Algoritmos podem também ajudar a prever tanto as taxas de absenteísmo entre as equipes de enfermagem quanto as necessidades diárias do hospital, cruzando os dados para determinar preventivamente o número certo de enfermeiros a serem acionadas. Com isso, é possível que o hospital se antecipe a potenciais problemas e responda mais rapidamente a eles.
A análise de dados também pode ser aproveitada para otimizar a equipe. Um estudo analisou equipes de cirurgias cardíacas que realizaram mais de 6.000 cirurgias ao longo de sete anos e demonstrou que a familiaridade entre os membros da equipe tem implicações significativas na produtividade desses profissionais. Embora seja quase impossível utilizar esse insight ao tentar formar equipes manualmente, uma IA pode incorporar facilmente essas informações, ajudando a determinar a composição ideal da equipe e a fornecer recomendações sobre as estruturas e divisões de staff.

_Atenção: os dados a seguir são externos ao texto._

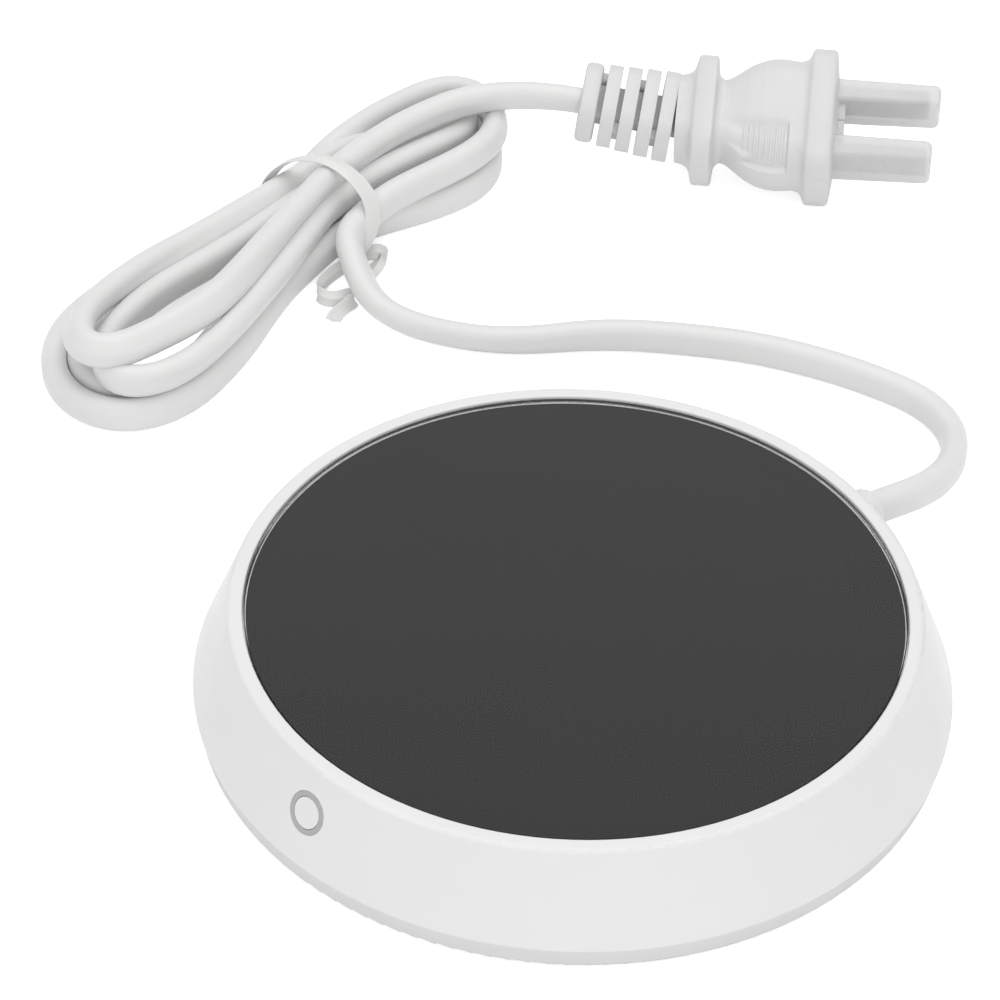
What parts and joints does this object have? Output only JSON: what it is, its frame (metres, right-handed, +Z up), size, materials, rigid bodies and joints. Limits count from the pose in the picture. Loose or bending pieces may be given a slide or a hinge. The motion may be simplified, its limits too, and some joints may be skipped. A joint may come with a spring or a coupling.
{
  "type": "electric mug warmer",
  "caption": "Round heated plate in a low conical housing, with a push button on the skirt and a mains cord tied in a hank, ending in a two-blade plug.",
  "frame": {"origin": "centre of the body's footprint, in the plane of the feet", "axes": "+Z up out of the heated plate; -Y towards the button; the cord leaves at 80 degrees from +X towards +Y"},
  "size_m": [0.1995, 0.2213, 0.0241],
  "materials": {
    "housing": "satin white ABS",
    "base": "satin off-white ABS",
    "glass": "polished",
    "enamel": "gloss black",
    "silicone": "matte",
    "spreader": "mill",
    "mica": "matte",
    "felt": "matte",
    "steel": "zinc plated",
    "rubber_feet": "matte",
    "button": "satin",
    "light_guide": "translucent grey",
    "board": "solder mask",
    "black_plastic": "matte",
    "ivory_plastic": "matte",
    "green_plastic": "matte",
    "yellow_plastic": "matte",
    "capacitor_can": "sleeved",
    "fuse_glass": "clear",
    "wire_white": "insulated wire",
    "wire_brown": "insulated wire",
    "cord_white": "soft PVC",
    "plug_white": "moulded PVC",
    "tie_white": "plastic-covered wire",
    "blade_metal": "plated",
    "sleeve_clear": "clear flexible plastic"
  },
  "bodies": {
    "base": {"top_shell": "housing", "base_cover": "base", "glass_plate": "glass", "enamel_layer": "enamel", "glass_seal": "silicone", "heat_spreader": "spreader", "heating_element": "mica", "insulation_pad": "felt", "retainer_plate": "steel", "retainer_screws": "steel", "case_screws": "steel", "rubber_feet": "rubber_feet", "ring_light_guide": "light_guide", "tact_switch": "black_plastic", "status_leds": "ivory_plastic", "key_board": "board", "key_board_screws": "steel", "key_harness": "wire_white", "harness_connector": "ivory_plastic", "control_board": "board", "board_screws": "steel", "terminal_block": "green_plastic", "board_fuse": "fuse_glass", "mains_capacitor": "yellow_plastic", "bridge_rectifier": "black_plastic", "smoothing_capacitor": "capacitor_can", "controller_chip": "black_plastic", "triac": "black_plastic", "thermal_cutout": "ivory_plastic", "cutout_leads": "wire_white", "temperature_sensor": "black_plastic", "sensor_leads": "wire_white", "heater_leads": "wire_white", "supply_leads": "wire_brown", "cord_clamp": "base", "cord_clamp_screws": "steel", "cord_gland": "cord_white", "cord_free_run": "cord_white", "cord_hank": "cord_white", "cord_plug_run": "cord_white", "twist_tie": "tie_white", "plug_body": "plug_white", "blade_bridge": "ivory_plastic", "plug_blades": "blade_metal"},
    "button": {"button_cap": "button", "switch_plunger": "black_plastic"},
    "sleeve_far": {"blade_sleeve_far": "sleeve_clear"},
    "sleeve_near": {"blade_sleeve_near": "sleeve_clear"}
  },
  "joints": [
    {"name": "button_press", "type": "slide", "parent": "base", "child": "button", "axis": [0, 0.9262, -0.377], "range_m": [0, 0.0005], "stiffness_N_per_m": 1500, "springref_m": -0.0003},
    {"name": "sleeve_far_pull", "type": "slide", "parent": "base", "child": "sleeve_far", "axis": [0.7931, 0.6086, 0.0262], "range_m": [0, 0.03]},
    {"name": "sleeve_near_pull", "type": "slide", "parent": "base", "child": "sleeve_near", "axis": [0.7931, 0.6086, 0.0262], "range_m": [0, 0.03]}
  ]
}
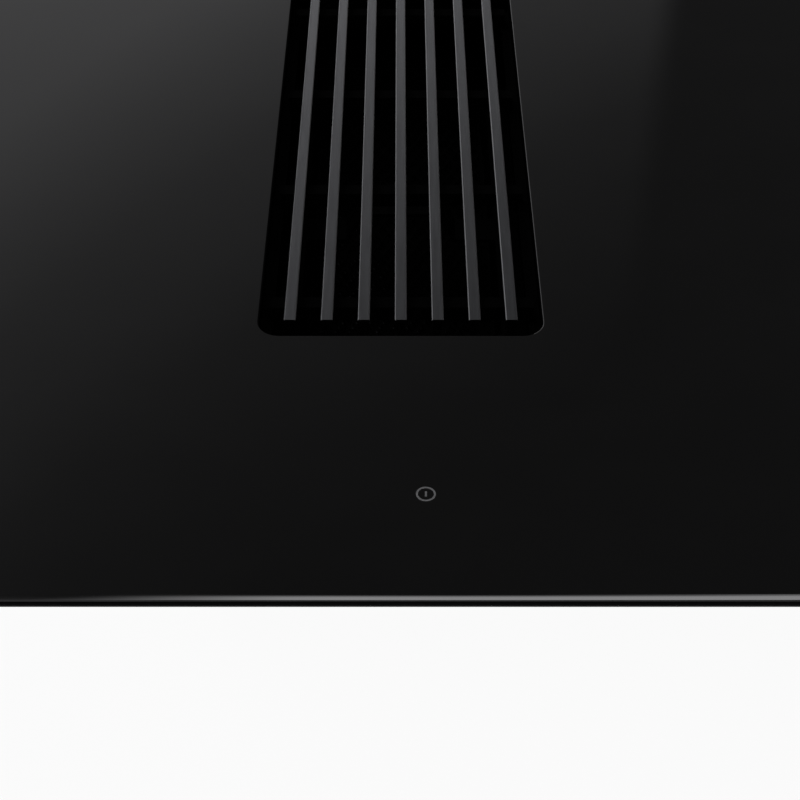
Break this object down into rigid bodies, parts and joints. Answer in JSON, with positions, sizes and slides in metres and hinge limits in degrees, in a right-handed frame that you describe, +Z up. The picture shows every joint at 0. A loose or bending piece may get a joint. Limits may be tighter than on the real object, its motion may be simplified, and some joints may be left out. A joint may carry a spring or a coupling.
{
  "type": "downdraft induction cooktop",
  "caption": "Black glass induction cooktop with a central slatted extractor intake, lift-out filter, and a blower with a flat rear duct outlet beneath.",
  "frame": {"origin": "centre of the footprint, on the surface that the air box stands on", "axes": "+X to the right of the cook, +Y away from the cook, +Z up"},
  "size_m": [0.83, 0.52, 0.21],
  "materials": {
    "black_glass": "polished, opaque black glass-ceramic",
    "slat_metal": "dark satin anodised",
    "black_plastic": "matte black moulding",
    "grey_plastic": "matte grey moulding",
    "galvanised": "zinc-coated sheet",
    "aluminium": "bare sheet",
    "coated_metal": "black baked coating on sheet and expanded mesh",
    "stainless": "brushed",
    "copper": "enamelled winding",
    "circuit": "green circuit board",
    "mica": "pressed mica sheet",
    "foam": "closed-cell foam"
  },
  "bodies": {
    "unit": {"glass_top": "black_glass", "worktop_seal": "foam", "intake_gasket": "foam", "intake_frame": "black_plastic", "air_well": "black_plastic", "base_pan": "galvanised", "air_box": "black_plastic", "scroll_lower": "grey_plastic", "scroll_upper": "grey_plastic", "motor": "stainless", "outlet_spigot": "black_plastic", "touch_board": "circuit", "touch_bracket": "black_plastic", "terminal_box": "black_plastic", "terminal_cover": "black_plastic", "cable_gland": "grey_plastic", "mica_sheet_left": "mica", "coil_tray_left": "aluminium", "power_board_left": "circuit", "heat_sink_left": "aluminium", "fan_housing_left": "black_plastic", "coil_front_left": "copper", "coil_holder_front_left": "black_plastic", "sensor_front_left": "black_plastic", "coil_rear_left": "copper", "coil_holder_rear_left": "black_plastic", "sensor_rear_left": "black_plastic", "mica_sheet_right": "mica", "coil_tray_right": "aluminium", "power_board_right": "circuit", "heat_sink_right": "aluminium", "fan_housing_right": "black_plastic", "coil_front_right": "copper", "coil_holder_front_right": "black_plastic", "sensor_front_right": "black_plastic", "coil_rear_right": "copper", "coil_holder_rear_right": "black_plastic", "sensor_rear_right": "black_plastic"},
    "tray": {"drip_tray": "grey_plastic"},
    "filter": {"filter_frame": "coated_metal", "filter_mesh": "coated_metal"},
    "grille": {"grille_carrier": "black_plastic", "slat_1": "slat_metal", "slat_2": "slat_metal", "slat_3": "slat_metal", "slat_4": "slat_metal", "slat_5": "slat_metal", "slat_6": "slat_metal", "slat_7": "slat_metal"},
    "blower_wheel": {"impeller": "grey_plastic", "motor_shaft": "stainless"},
    "fan_left": {"fan_rotor_left": "grey_plastic"},
    "fan_right": {"fan_rotor_right": "grey_plastic"},
    "flap": {"backdraft_flap": "grey_plastic"},
    "clamp_left": {"clamp_arm_left": "galvanised"},
    "clamp_right": {"clamp_arm_right": "galvanised"},
    "bolt_left": {"clamp_bolt_left": "stainless"},
    "bolt_right": {"clamp_bolt_right": "stainless"}
  },
  "joints": [
    {"name": "tray_lift", "type": "slide", "parent": "unit", "child": "tray", "axis": [0, 0, 1], "range_m": [0, 0.22]},
    {"name": "filter_lift", "type": "slide", "parent": "tray", "child": "filter", "axis": [0, 0, 1], "range_m": [0, 0.12]},
    {"name": "grille_lift", "type": "slide", "parent": "filter", "child": "grille", "axis": [0, 0, 1], "range_m": [0, 0.05]},
    {"name": "impeller_spin", "type": "hinge", "parent": "unit", "child": "blower_wheel", "pos_m": [0.19184, 0.042, 0.05], "axis": [0, 0, 1], "continuous": true},
    {"name": "fan_left_spin", "type": "hinge", "parent": "unit", "child": "fan_left", "pos_m": [-0.322, -0.16, 0.16], "axis": [0, 0, 1], "continuous": true},
    {"name": "fan_right_spin", "type": "hinge", "parent": "unit", "child": "fan_right", "pos_m": [0.322, -0.16, 0.16], "axis": [0, 0, 1], "continuous": true},
    {"name": "flap_swing", "type": "hinge", "parent": "unit", "child": "flap", "pos_m": [0.214, 0.2258, 0.0888], "axis": [1, 0, 0], "range_deg": [0, 75]},
    {"name": "clamp_left_turn", "type": "hinge", "parent": "unit", "child": "clamp_left", "pos_m": [-0.376, -0.06, 0.14], "axis": [0, 0, 1], "range_deg": [0, 90]},
    {"name": "clamp_right_turn", "type": "hinge", "parent": "unit", "child": "clamp_right", "pos_m": [0.376, -0.06, 0.14], "axis": [0, 0, -1], "range_deg": [0, 90]},
    {"name": "bolt_left_travel", "type": "slide", "parent": "clamp_left", "child": "bolt_left", "axis": [0, 0, 1], "range_m": [0, 0.027]},
    {"name": "bolt_right_travel", "type": "slide", "parent": "clamp_right", "child": "bolt_right", "axis": [0, 0, 1], "range_m": [0, 0.027]}
  ]
}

Embora muitos hospitais hoje já trabalhem com a captura e armazenamento eletrônico do prontuário, o agendamento de vários recursos ainda é, em grande parte, um processo manual. Isso se aplica ao agendamento de procedimentos cirúrgicos em salas de cirurgia, exames em salas de radiologia e muitos outros. Essa é outra área onde as tecnologias digitais podem trazer melhorias substanciais - não apenas prevendo melhor as necessidades de recursos e incorporando sem esforço alterações e cancelamentos de última hora, mas também otimizando cronogramas com base nas pesquisas mais recentes.
Algoritmos de machine learning podem ser usados para prever melhor a duração procedimentos como cirurgias ou ressonâncias magnéticas. O Centro Médico Beth Israel Deaconess, por exemplo, utiliza ferramentas desenvolvidas pela Amazon para reservar horários de sala de cirurgia com mais precisão. Outra aplicação possível do machine learning, nesse cenário, é prever o tempo que cada paciente deve passar na unidade de tratamento pós-anestésico após uma cirurgia, otimizando o fluxo e permitindo um uso mais eficiente dos recursos.
Nos Estados Unidos, os hospitais gastaram uma média de US $11,9 milhões em suprimentos médicos e cirúrgicos em 2018. Apesar disso, melhorar a cadeia de suprimentos e o gerenciamento de estoque muitas vezes não é considerado uma alta prioridade para os hospitais, que tendem a se concentrar mais nos processos que envolvem o atendimento direto ao paciente. No entanto, uma cadeia de suprimentos confiável é indispensável para oferecer atendimento de alta qualidade.
Em muitos setores, a transformação digital em supply chain demonstrou reduzir os custos do processo em 50% e aumentar a receita em 20%. Ao automatizar o processo de coleta de dados, pedidos, reconciliação e pagamento de suprimentos médicos, cirúrgicos e farmacêuticos, os hospitais podem reduzir os custos relacionados à cadeia de suprimentos e ao gerenciamento de estoque. Durante a pandemia, melhorar a agilidade e a resposta aos problemas de abastecimento tornou-se ainda mais urgente. Com isso, gestores hospitalares estão cada vez mais utilizando dados e tecnologia para obter insights sobre estoque, preços, prazos de entrega e tendências de demanda.